The citizens of Brevard and it’s visitors are in danger from this threat. When people ride in their cars and boats on our roads and waterways, they have a reasonable expectation that they will be rescued if they find themselves submerged in water. Our emergency responders must be equipped with the proper equipment necessary to save lives..
As we know, in today’s tough economy, many city and county budgets are shrinking and money is tight. However, for a relatively low cost, our first responders can be equipped with the technology that they need to save lives.

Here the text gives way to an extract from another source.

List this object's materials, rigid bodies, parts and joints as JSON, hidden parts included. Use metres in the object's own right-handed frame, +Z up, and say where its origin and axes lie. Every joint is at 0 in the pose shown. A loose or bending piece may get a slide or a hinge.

Oyster Bay experienced the tragic loss of children and they now have the equipment that they need to save lives in the future. The time is now to act to prevent the silent killer from taking more lives.
ABOUT THE AUTHOR
Wyatt Werneth holds the of the Guinness World Record for prone paddle boarding, traversing more than 345 miles from Miami to Jacksonville in 2007 to raise awareness for beach safety. He has been a fisherman, U.S. Navy diver, dock master, salvager, firefighter, U.S. Coast Guard petty officer, Ocean Rescue Chief for Brevard County Fire Rescue, event organizer and a security specialist fighting terrorism around the world.
With a tactical background from serving in the Navy and the Coast Guard, Werneth was selected to be part of a group of tactical military trained men who are provide integrated security and mission support carrying out and enabling national security missions globally in support of the U.S. government’s Anti-Terrorism Assistance Program. The position has taken him all over the Middle East, Afghanistan and Columbia – working alongside the Navy, Marines and DOD/DOS departments.
For Werneth’s next exploit, he is planning to pilot a human-powered mini-sub in the Gulf Steam of Florida’s east coast – with a goal of setting a new world underwater endurance – and also bring attention to several other worthy causes, including the significant global shark migration off the Florida coast, advanced diving technology used to accomplish the team’s goals, and to bring awareness to submerged vehicle accidents that takes hundreds of lives in Florida every year.